A better process is simple. Define the role by outcomes. Source from vetted talent pools rather than open-ended resume stacks. Use structured scoring for channel strategy, analytical judgment, communication, and remote readiness. Run a practical interview instead of a bloated take-home assignment. Then move quickly to decision.

This is where platform-based hiring infrastructure creates a real advantage. A system that ranks candidates, standardizes evaluation, and supports onboarding across borders removes the administrative drag that slows hiring teams down. Simera approaches hiring as a data matching problem, which is exactly how teams should treat specialized remote roles when speed and confidence both matter.

Red flags that should slow your decision

Not every polished candidate is the right hire. Be cautious if someone speaks in generalities, overclaims ownership of team results, or treats every platform as interchangeable. Strategy requires choices.
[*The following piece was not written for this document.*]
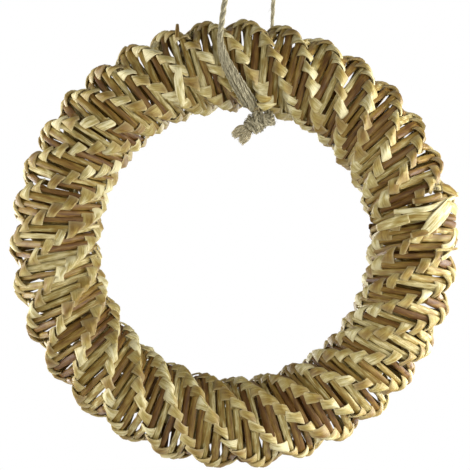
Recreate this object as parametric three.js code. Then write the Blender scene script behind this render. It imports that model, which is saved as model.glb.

If a candidate cannot explain what not to do, they probably have not operated at a high enough level.

Also watch for weak collaboration habits. Remote strategists do not work in a vacuum. If they cannot explain how they brief stakeholders, handle conflicting feedback, or document performance insights, execution will get messy fast.

One more caution: do not confuse personal brand success with business strategy. Building an individual following can be useful experience, but it does not automatically translate into managing social for a company with revenue targets, approval workflows, and multiple internal stakeholders.

FAQ

How long should remote social media strategist hiring take?

If the role is clearly defined and your evaluation process is structured, it can move much faster than traditional recruiting. The biggest delays usually come from unclear requirements and manual sourcing, not from a lack of talent.

Should we hire a strategist or a social media manager?

It depends on the problem. If you need someone to set direction, choose channels, shape messaging, and interpret performance, hire a strategist. If you already have the strategy and need reliable execution, a manager may be the better fit.

What is the most important skill to test?

Strategic judgment. A strong candidate should explain why they prioritize certain channels, content themes, and experiments based on your business model and audience.

Can a remote strategist handle execution too?

Sometimes, especially in smaller teams. But if the role combines strategy, writing, design coordination, community management, and reporting, make sure the scope matches the level and compensation. Overloaded roles usually underperform.

Is global hiring a good fit for this role?

Yes, if you screen for audience understanding, communication quality, and time zone alignment. Global talent can give you stronger options and better cost efficiency than local-only hiring.